Decentralized identity removes much of that friction. Policyholders can present verifiable credentials directly from their identity wallet. These credentials can prove age, address, policy history, or accident involvement all without needing to scan documents or fill out redundant forms.
For claims processing, this means insurers can verify identity and eligibility quickly. If a credential is valid, the claim can move forward. If not, the system flags it for review. That automation reduces delays, lowers admin costs, and helps teams focus on high risk cases.
You can read more about how decentralized identity supports efficient identity verification in regulated industries.
Trust is fragile. Policyholders expect their data to be secure and their claims to be handled fairly. If their information is leaked or their claim is delayed due to verification issues, that trust erodes fast.
Decentralized identity flips the dynamic. It gives policyholders more control over their personal data. They choose what to share, with clear permissions. Their credentials live in their wallet, not in an insurer’s database. That reduces anxiety about surveillance, misuse, or breach.
It also streamlines the customer experience. Faster onboarding, smoother claims, fewer forms to fill out. The result is a more positive relationship between insurer and insured built on privacy, not intrusion.
And for the insurer, that trust pays off. Happier customers stay longer, renew more often, and speak well of your brand. In a competitive industry, that matters.

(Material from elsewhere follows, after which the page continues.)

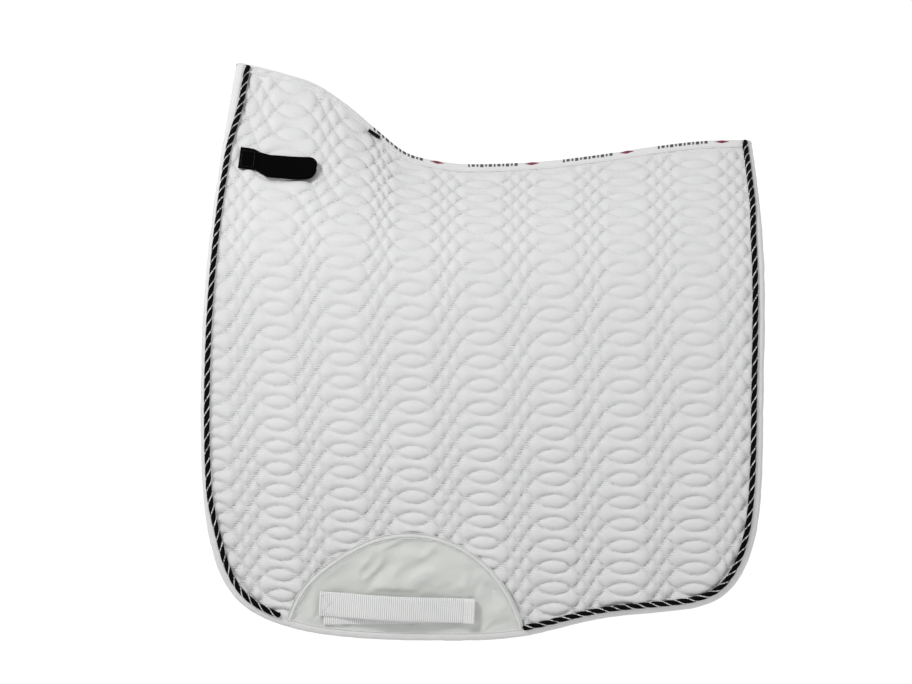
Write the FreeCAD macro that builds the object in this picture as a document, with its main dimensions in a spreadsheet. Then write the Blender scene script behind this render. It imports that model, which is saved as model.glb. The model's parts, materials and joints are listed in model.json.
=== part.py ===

Decentralized identity isn’t just secure, it’s privacy preserving by design. That makes it easier to meet data protection regulations like GDPR, CCPA, and other global frameworks.
Credentials can be verified without the verifier ever storing the underlying personal data. Access logs can be maintained transparently, helping prove compliance. Consent is built in, users approve what’s shared and can revoke access at any time.
By reducing central storage of sensitive data, insurers also reduce the risk and cost of data breaches. Less exposure means fewer attack vectors, and fewer penalties if something goes wrong.
This approach aligns well with industry regulations around data minimization, customer control, and secure handling of personally identifiable information (PII).
Decentralized identity isn’t a solo effort. For it to work in insurance, it needs coordination between insurers, technology providers, regulators, and policyholders.
Insurers need to integrate these systems into their workflows. Providers need to deliver solutions that are secure, standards based, and easy to use. Regulators need to recognize verifiable credentials and DIDs as valid forms of identity verification. And policyholders need education and tools to manage their credentials safely.
Resources like this overview of decentralized identity help bridge the gap between technical innovation and real world understanding.
When these groups collaborate, the system works. Trust grows. Fraud decreases. And digital identity becomes an asset instead of a liability.
Insurance fraud isn’t going away. If anything, it’s getting more complex and more automated. Legacy systems are struggling to keep up.
Decentralized identity provides a new path forward. One that’s secure, efficient, and respectful of user privacy. It lets insurers verify who people are and what they’re entitled to without relying on fragile processes or centralized databases.
The organizations that adopt this approach early will be better positioned to stop fraud before it happens, build trust with customers, and simplify compliance. It’s not just a defensive move. It’s a competitive one.
Digital identity is changing how insurance works. The question now is who’s ready to lead the way.